Reputation: 13
I am trying to do the example in Use Python & Pandas to replace NaN in the 'size' column with a specific value, depending on the City. In the example below i am trying to assign a value of 18 if the City is St. Louis.
I have used the lambda function to do it since the original dataframe has lot of rows with the repeat of City names and only few of them have NaN values.
when i run the code I am getting an error - KeyError: ('size', 'occurred at index City')

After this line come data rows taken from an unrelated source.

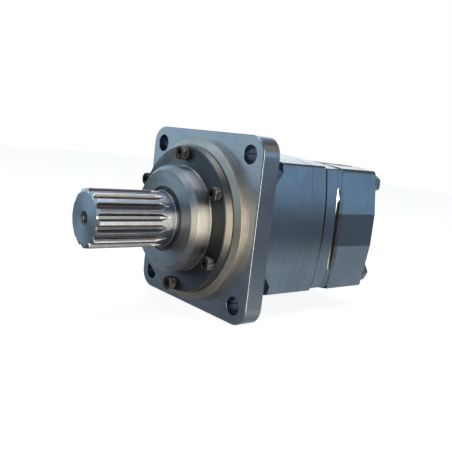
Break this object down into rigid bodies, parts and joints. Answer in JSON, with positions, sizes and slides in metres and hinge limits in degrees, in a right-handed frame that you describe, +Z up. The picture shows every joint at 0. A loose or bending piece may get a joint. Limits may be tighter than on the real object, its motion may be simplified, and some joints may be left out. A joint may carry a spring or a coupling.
{
  "type": "orbital hydraulic motor",
  "caption": "Orbital gear motor with a square flange, round pilot and splined shaft; high torque at low speed from oil pressure.",
  "frame": {"origin": "centre of the mounting flange's front face, on the shaft axis", "axes": "+X out along the output shaft, +Z up towards the port face, +Y to the left seen from behind the motor"},
  "size_m": [0.3265, 0.177, 0.177],
  "materials": {
    "painted_body": "satin blue-grey enamel over cast iron",
    "turned_steel": "bare turned steel with a light oil film",
    "spline_steel": "bare milled steel",
    "dark_screw": "black-oxide screws",
    "seal_rubber": "matt black nitrile",
    "wiper": "hard wiper ring",
    "bearing_steel": "ground and polished",
    "cage_steel": "pressed sheet steel",
    "hardened_steel": "case-hardened and lapped",
    "drive_steel": "phosphated alloy steel",
    "plate_iron": "ground cast iron, bare at the edge",
    "spring_steel": "bright spring wire",
    "copper": "soft copper",
    "painted_bolt": "bolt heads painted with the body"
  },
  "bodies": {
    "root": {"bearing_housing": "painted_body", "front_cover": "turned_steel", "front_cover_screws": "dark_screw", "front_cover_seal": "seal_rubber", "dust_seal": "wiper", "shaft_seal": "seal_rubber", "seal_spring": "spring_steel", "front_bearing_cup": "bearing_steel", "rear_bearing_cup": "bearing_steel", "spacer_plate": "painted_body", "gear_ring": "painted_body", "channel_plate": "plate_iron", "valve_housing": "painted_body", "housing_seal": "seal_rubber", "spacer_seal": "seal_rubber", "ring_seal": "seal_rubber", "plate_seal": "seal_rubber", "balance_plate": "hardened_steel", "balance_plate_seal": "seal_rubber", "balance_spring_set": "spring_steel", "balance_pins": "hardened_steel", "through_bolts": "painted_bolt", "drain_plug": "painted_bolt", "drain_washer": "copper"},
    "shaft": {"output_shaft": "spline_steel", "front_bearing_cone": "bearing_steel", "rear_bearing_cone": "bearing_steel", "lock_nut": "drive_steel"},
    "front_rollers": {"front_bearing_cage": "cage_steel", "front_bearing_rollers": "bearing_steel"},
    "rear_rollers": {"rear_bearing_cage": "cage_steel", "rear_bearing_rollers": "bearing_steel"},
    "orbit": {"drive_spacer": "hardened_steel"},
    "star": {"star": "hardened_steel"},
    "cardan": {"cardan_shaft": "drive_steel"},
    "valve_drive": {"valve_drive": "drive_steel"},
    "disc_valve": {"disc_valve": "hardened_steel"},
    "ring_roller_1": {"ring_roller_1": "hardened_steel"},
    "ring_roller_2": {"ring_roller_2": "hardened_steel"},
    "ring_roller_3": {"ring_roller_3": "hardened_steel"},
    "ring_roller_4": {"ring_roller_4": "hardened_steel"},
    "ring_roller_5": {"ring_roller_5": "hardened_steel"},
    "ring_roller_6": {"ring_roller_6": "hardened_steel"},
    "ring_roller_7": {"ring_roller_7": "hardened_steel"}
  },
  "joints": [
    {"name": "shaft_spin", "type": "hinge", "parent": "root", "child": "shaft", "pos_m": [0, 0, 0], "axis": [1, 0, 0], "continuous": true},
    {"name": "front_rollers_spin", "type": "hinge", "parent": "root", "child": "front_rollers", "pos_m": [0, 0, 0], "axis": [1, 0, 0], "continuous": true},
    {"name": "rear_rollers_spin", "type": "hinge", "parent": "root", "child": "rear_rollers", "pos_m": [0, 0, 0], "axis": [1, 0, 0], "continuous": true},
    {"name": "star_orbit", "type": "hinge", "parent": "root", "child": "orbit", "pos_m": [-0.121, 0, 0], "axis": [1, 0, 0], "continuous": true},
    {"name": "star_spin", "type": "hinge", "parent": "orbit", "child": "star", "pos_m": [-0.121, 0.005, 0], "axis": [1, 0, 0], "continuous": true},
    {"name": "cardan_spin", "type": "hinge", "parent": "orbit", "child": "cardan", "pos_m": [-0.047, 0, 0], "axis": [0.9972, -0.0744, 0], "continuous": true},
    {"name": "valve_drive_spin", "type": "hinge", "parent": "orbit", "child": "valve_drive", "pos_m": [-0.1311, 0.005, 0], "axis": [0.9864, 0.1644, 0], "continuous": true},
    {"name": "disc_valve_spin", "type": "hinge", "parent": "root", "child": "disc_valve", "pos_m": [-0.145, 0, 0], "axis": [1, 0, 0], "continuous": true},
    {"name": "ring_roller_1_spin", "type": "hinge", "parent": "root", "child": "ring_roller_1", "pos_m": [-0.121, 0.05, 0], "axis": [1, 0, 0], "continuous": true},
    {"name": "ring_roller_2_spin", "type": "hinge", "parent": "root", "child": "ring_roller_2", "pos_m": [-0.121, 0.03117, 0.03909], "axis": [1, 0, 0], "continuous": true},
    {"name": "ring_roller_3_spin", "type": "hinge", "parent": "root", "child": "ring_roller_3", "pos_m": [-0.121, -0.01113, 0.04875], "axis": [1, 0, 0], "continuous": true},
    {"name": "ring_roller_4_spin", "type": "hinge", "parent": "root", "child": "ring_roller_4", "pos_m": [-0.121, -0.04505, 0.02169], "axis": [1, 0, 0], "continuous": true},
    {"name": "ring_roller_5_spin", "type": "hinge", "parent": "root", "child": "ring_roller_5", "pos_m": [-0.121, -0.04505, -0.02169], "axis": [1, 0, 0], "continuous": true},
    {"name": "ring_roller_6_spin", "type": "hinge", "parent": "root", "child": "ring_roller_6", "pos_m": [-0.121, -0.01113, -0.04875], "axis": [1, 0, 0], "continuous": true},
    {"name": "ring_roller_7_spin", "type": "hinge", "parent": "root", "child": "ring_roller_7", "pos_m": [-0.121, 0.03117, -0.03909], "axis": [1, 0, 0], "continuous": true}
  ],
  "couplings": [
    {"joint": "front_rollers_spin", "follows": "shaft_spin", "ratio": 0.4353},
    {"joint": "rear_rollers_spin", "follows": "shaft_spin", "ratio": 0.4411},
    {"joint": "star_orbit", "follows": "shaft_spin", "ratio": -6},
    {"joint": "star_spin", "follows": "shaft_spin", "ratio": 7},
    {"joint": "cardan_spin", "follows": "shaft_spin", "ratio": 7},
    {"joint": "valve_drive_spin", "follows": "shaft_spin", "ratio": 7},
    {"joint": "disc_valve_spin", "follows": "shaft_spin", "ratio": 1}
  ]
}
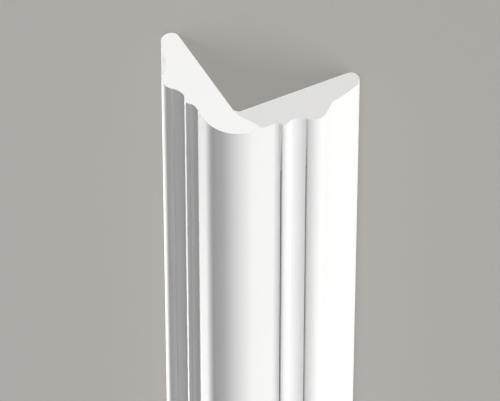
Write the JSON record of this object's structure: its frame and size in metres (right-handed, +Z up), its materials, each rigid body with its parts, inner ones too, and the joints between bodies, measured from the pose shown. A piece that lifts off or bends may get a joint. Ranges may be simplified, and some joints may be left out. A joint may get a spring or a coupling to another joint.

below is the snippet of the code -
raw_data = {'City' : ['Dallas', 'Chicago', 'St Louis', 'SFO', 'St Louis'],
'size': [24, 36, 'NaN', 'NaN', 22],
'Type' : ['Pie', 'Hallo', 'Zombi', 'Dru', 'Zoro']
}
df = pd.DataFrame(raw_data)
df
df['size'] = df.apply(lambda x : x['size'].fillna(value = 18 if x['City' == 'St Louis'] else x['size'], axis = 1, inplace = True))
df
Expected - 18 to be populated in size column for St. Louis Actual - KeyError: ('size', 'occurred at index City')
Upvotes: 0
Views: 147
Reputation: 3582
There is a simple solution by fillna method
df['size'] = df['size'].fillna(18)
EDITED
What I failed to notice - that you populate cells with NaN string, not with real NaN values.
If you change your input data as
raw_data = {'City' : ['Dallas', 'Chicago', 'St Louis', 'SFO', 'St Louis'],
'size': [24, 36, np.NaN, np.NaN, 22],
'Type' : ['Pie', 'Hallo', 'Zombi', 'Dru', 'Zoro']
}
Then the following method will allow you to re-populate size columns cells by city names
df = pd.DataFrame(raw_data)
df[['City', 'size']] = df.set_index('City')['size'].fillna({'St Louis': 18, 'SFO': 20}).reset_index()
Upvotes: 0
Reputation: 471
If all you're trying to do is set the size of St. Louis, you can run:
df.loc[df['City'] == 'St Louis', 'size'] = 18
However, if you instead want to set all values of NaN
to 18
, you could likewise run:
df.loc[df['size'] == 'NaN', 'size'] = 18
And if you'd just like to set the size of all St. Louis entries where the size is NaN
, you could do:
df.loc[df['City'] == 'St Louis' and df['size'] == 'NaN', 'size'] = 18
Upvotes: 1